Walking down a street holding a bulky object near one's waistband may not, in and of itself, be a reasonable basis for suspecting that a person possesses a handgun. Likewise, merely being on the street in a high-crime area known for drug and weapons offenses, plagued by a recent escalation in shootings, does not form a basis for such a belief. Similarly, flight, without more, is not in and of itself a basis for reasonable suspicion of criminal activity. However, such circumstances must be considered not in isolation, but in their totality.
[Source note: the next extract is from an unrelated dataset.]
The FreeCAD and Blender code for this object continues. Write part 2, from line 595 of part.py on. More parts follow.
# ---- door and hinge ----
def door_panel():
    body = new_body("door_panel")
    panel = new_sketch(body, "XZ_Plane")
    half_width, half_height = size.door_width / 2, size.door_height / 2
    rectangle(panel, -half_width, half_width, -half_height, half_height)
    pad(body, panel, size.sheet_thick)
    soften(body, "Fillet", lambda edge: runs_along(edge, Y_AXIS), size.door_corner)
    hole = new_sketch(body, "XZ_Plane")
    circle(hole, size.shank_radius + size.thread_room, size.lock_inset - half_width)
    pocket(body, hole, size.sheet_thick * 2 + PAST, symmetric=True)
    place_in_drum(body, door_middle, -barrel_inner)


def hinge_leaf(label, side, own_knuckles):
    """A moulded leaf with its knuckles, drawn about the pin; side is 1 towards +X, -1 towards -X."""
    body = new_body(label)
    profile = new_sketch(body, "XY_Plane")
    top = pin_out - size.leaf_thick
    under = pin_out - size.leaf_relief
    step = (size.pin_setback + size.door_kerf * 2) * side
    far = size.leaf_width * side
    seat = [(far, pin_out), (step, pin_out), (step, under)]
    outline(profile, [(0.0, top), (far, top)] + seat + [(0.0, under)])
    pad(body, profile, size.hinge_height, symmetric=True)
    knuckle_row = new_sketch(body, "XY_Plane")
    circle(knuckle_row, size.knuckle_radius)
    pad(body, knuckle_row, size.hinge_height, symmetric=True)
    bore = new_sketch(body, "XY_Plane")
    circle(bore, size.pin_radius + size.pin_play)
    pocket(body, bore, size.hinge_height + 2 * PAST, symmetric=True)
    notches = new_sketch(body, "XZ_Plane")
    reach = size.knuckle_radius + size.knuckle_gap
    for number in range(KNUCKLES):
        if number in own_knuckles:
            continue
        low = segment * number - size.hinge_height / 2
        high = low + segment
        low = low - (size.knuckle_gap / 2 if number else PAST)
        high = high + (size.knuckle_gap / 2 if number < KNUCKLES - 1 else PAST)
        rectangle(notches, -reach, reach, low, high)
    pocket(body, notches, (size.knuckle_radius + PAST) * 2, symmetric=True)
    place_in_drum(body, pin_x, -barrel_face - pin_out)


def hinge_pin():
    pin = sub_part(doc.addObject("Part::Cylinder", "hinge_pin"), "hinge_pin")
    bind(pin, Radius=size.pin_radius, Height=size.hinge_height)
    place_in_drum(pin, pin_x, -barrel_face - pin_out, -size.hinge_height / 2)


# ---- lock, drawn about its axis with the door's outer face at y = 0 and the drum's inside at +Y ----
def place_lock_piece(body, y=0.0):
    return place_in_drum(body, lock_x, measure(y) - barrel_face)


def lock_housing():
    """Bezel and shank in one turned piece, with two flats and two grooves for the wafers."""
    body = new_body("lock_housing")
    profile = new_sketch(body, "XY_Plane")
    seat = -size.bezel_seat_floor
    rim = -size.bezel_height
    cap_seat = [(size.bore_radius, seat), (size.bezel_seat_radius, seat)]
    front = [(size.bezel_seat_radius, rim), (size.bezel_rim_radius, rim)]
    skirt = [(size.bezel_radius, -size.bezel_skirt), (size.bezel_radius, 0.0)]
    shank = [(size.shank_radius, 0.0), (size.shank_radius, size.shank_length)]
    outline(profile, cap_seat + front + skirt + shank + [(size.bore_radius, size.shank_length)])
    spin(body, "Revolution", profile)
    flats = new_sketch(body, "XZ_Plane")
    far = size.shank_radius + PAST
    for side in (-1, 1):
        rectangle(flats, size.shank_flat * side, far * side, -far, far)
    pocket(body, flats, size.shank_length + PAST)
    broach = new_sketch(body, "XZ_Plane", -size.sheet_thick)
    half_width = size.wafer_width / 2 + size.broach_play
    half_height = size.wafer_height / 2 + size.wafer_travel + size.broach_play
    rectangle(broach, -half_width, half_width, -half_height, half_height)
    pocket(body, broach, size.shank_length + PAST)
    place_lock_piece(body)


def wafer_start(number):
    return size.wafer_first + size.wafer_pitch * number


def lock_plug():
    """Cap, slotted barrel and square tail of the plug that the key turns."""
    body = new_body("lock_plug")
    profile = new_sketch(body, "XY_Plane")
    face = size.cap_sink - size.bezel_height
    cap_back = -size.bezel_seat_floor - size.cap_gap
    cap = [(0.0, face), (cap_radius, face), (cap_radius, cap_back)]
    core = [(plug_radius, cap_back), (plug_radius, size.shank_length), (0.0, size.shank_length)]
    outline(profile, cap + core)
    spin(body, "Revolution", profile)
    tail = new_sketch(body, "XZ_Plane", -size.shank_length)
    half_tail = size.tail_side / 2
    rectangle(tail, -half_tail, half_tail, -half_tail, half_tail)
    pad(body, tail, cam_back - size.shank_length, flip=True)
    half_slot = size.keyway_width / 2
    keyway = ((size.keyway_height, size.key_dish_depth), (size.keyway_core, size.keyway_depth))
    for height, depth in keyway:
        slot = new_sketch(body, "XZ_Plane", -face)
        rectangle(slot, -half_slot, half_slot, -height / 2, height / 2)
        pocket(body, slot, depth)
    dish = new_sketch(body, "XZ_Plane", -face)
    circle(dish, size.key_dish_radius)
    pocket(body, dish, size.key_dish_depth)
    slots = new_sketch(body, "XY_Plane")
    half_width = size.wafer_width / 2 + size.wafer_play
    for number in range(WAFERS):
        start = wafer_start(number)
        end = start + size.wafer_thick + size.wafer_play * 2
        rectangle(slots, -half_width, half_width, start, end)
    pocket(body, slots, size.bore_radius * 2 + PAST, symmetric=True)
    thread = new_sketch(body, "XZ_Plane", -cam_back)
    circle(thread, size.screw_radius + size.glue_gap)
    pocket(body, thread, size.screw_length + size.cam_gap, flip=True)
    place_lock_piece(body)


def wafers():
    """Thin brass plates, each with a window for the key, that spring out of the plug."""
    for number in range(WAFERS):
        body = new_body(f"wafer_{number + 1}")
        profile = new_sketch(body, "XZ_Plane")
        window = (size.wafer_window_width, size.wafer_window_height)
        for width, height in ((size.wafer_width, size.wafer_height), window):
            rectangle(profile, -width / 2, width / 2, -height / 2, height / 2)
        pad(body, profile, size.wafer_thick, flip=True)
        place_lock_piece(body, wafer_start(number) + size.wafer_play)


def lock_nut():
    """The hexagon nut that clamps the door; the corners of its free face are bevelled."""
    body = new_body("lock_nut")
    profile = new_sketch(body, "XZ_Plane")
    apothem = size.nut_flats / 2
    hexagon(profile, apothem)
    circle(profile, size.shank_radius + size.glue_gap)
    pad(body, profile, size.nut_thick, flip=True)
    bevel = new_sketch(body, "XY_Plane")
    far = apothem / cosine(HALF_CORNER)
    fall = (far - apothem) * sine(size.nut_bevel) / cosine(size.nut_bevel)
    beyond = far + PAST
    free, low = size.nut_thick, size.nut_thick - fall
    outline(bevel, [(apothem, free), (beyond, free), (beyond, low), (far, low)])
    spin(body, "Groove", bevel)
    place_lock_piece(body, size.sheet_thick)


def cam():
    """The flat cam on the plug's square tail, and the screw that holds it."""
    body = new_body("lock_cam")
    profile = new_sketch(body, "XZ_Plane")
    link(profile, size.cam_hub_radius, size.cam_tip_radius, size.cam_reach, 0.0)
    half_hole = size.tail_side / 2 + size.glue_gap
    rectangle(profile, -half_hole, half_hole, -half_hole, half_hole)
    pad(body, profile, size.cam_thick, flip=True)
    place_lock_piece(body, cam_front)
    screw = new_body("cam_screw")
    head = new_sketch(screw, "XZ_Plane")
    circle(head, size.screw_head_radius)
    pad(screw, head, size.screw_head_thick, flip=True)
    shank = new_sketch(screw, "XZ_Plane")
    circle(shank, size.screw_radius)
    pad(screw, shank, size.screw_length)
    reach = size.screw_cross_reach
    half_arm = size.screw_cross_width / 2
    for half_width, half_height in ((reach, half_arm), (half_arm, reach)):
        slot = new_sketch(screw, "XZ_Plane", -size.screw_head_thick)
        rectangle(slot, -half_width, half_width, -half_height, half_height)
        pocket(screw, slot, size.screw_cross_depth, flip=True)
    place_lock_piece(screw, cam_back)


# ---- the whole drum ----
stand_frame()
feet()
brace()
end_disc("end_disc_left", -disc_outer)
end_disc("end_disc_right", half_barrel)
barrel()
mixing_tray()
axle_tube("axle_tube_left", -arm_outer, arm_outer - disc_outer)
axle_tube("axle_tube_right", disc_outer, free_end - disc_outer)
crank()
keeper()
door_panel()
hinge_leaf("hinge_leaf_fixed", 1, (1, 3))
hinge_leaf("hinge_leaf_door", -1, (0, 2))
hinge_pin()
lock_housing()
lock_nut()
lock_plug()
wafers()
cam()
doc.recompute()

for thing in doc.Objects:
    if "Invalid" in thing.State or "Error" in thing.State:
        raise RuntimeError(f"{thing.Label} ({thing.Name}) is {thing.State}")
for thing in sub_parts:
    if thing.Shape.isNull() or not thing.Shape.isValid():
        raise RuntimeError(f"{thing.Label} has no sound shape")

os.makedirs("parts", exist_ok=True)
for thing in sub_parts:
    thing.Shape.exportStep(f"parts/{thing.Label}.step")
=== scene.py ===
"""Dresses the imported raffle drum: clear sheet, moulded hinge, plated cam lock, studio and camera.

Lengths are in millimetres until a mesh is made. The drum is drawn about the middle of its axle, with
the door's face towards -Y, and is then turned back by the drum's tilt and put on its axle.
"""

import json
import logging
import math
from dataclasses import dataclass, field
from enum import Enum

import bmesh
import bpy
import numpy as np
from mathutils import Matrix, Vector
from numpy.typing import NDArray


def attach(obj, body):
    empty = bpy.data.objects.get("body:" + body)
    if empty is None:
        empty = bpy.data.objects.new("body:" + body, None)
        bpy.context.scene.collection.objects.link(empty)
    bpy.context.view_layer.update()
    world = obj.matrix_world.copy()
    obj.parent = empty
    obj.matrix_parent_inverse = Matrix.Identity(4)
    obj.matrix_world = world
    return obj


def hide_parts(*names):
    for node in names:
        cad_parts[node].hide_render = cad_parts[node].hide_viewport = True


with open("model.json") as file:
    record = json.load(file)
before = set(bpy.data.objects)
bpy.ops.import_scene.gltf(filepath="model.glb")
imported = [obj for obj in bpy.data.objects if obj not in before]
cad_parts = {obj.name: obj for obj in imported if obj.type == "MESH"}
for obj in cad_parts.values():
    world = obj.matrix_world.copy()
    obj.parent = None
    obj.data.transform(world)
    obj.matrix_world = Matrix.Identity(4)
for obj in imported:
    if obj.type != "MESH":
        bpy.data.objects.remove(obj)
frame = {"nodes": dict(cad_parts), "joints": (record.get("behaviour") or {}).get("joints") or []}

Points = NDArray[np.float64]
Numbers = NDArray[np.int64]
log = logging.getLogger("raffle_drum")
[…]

Taken together, they demonstrate the particularized suspicion necessary to conduct an investigatory stop.

As our Supreme Court has recognized, "under circumstances demonstrating particularized suspicion . . . such as a high-crime location or late-evening to early-morning hours, police would have greater latitude to subject a citizen to an investigatory stop." Tucker, supra, 136 N.J. at 168. And though, as defendant emphasizes, flight alone does not create reasonable suspicion for a stop, flight is a fact that can be considered, along with other facts, to support an officer's reasonable articulable suspicion of criminal activity. State v. Citarella, 154 N.J. 272, 281 (1998). Although the facts known to Nieves "might have some speculative innocent explanation, they also are reasonably consistent with illegal activity." Id. at 280-81 (internal quotation marks and citation omitted). The officers had the particularized suspicion necessary to conduct an investigatory stop.

Having concluded that the officers had a reasonable and articulable suspicion to conduct an investigatory stop, we reject defendant's argument that the officers seized the handgun he had discarded as a direct result of their attempt to unlawfully detain him in violation of his right to be free from an unreasonable seizure.